- Data for this task:
+ + + + + + +

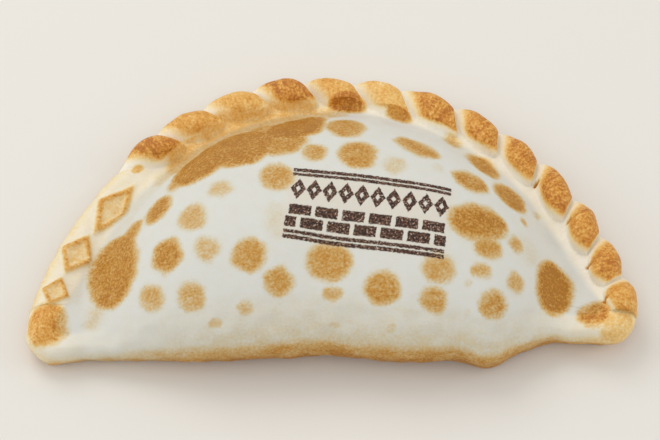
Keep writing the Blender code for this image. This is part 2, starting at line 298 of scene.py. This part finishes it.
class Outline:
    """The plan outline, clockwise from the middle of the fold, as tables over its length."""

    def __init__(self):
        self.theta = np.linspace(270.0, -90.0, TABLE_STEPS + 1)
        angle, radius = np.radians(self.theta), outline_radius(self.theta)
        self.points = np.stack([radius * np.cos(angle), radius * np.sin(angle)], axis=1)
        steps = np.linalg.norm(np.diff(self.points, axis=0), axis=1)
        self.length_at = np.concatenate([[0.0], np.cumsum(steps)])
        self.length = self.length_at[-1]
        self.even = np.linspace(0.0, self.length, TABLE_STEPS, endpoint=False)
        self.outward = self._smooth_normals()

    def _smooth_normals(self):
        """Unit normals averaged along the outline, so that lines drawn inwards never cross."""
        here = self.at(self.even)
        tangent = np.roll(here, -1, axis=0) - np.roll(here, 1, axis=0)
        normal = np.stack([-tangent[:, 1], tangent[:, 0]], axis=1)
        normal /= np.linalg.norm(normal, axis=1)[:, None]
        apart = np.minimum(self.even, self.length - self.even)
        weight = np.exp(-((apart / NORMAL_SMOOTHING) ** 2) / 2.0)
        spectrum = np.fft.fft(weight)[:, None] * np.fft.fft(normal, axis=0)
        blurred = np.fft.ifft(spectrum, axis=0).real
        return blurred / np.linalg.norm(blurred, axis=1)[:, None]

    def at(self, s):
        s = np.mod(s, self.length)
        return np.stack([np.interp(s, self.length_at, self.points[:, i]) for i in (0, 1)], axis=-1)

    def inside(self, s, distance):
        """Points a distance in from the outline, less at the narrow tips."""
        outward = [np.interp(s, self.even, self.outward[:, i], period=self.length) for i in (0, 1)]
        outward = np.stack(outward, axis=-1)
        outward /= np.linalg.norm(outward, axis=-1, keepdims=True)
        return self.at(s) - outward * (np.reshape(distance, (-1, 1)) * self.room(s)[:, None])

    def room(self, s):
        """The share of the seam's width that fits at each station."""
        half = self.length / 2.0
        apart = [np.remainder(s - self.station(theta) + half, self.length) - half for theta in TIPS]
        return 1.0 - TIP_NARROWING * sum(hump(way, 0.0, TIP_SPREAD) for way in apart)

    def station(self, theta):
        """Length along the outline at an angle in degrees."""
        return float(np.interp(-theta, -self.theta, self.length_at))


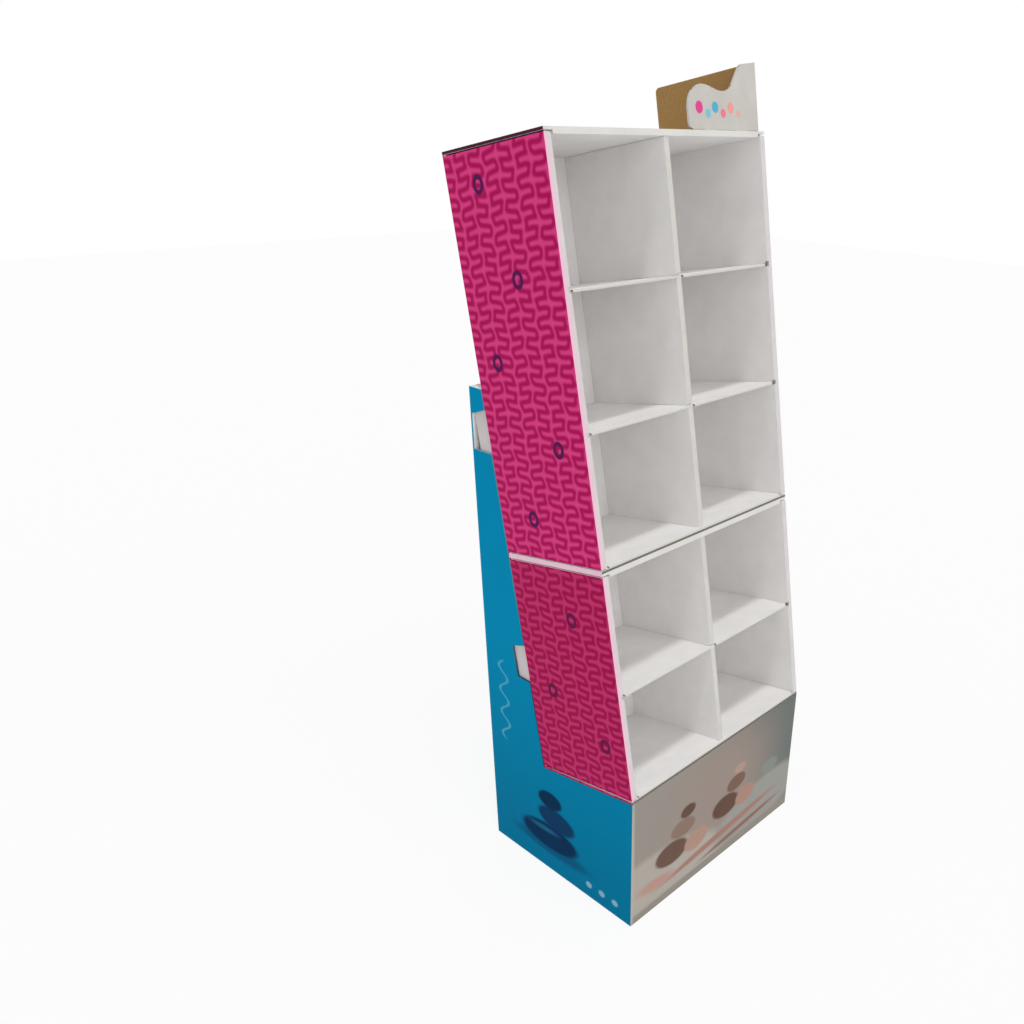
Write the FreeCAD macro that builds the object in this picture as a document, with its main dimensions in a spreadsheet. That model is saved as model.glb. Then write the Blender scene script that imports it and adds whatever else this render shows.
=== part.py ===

+ + + + + + +

- Aim:
Everything from the line that contains "Write the FreeCAD" through the end of the records must be duplicated exactly, and nothing outside that range.

- Output below:
Write the FreeCAD macro that builds the object in this picture as a document, with its main dimensions in a spreadsheet. That model is saved as model.glb. Then write the Blender scene script that imports it and adds whatever else this render shows.
=== part.py ===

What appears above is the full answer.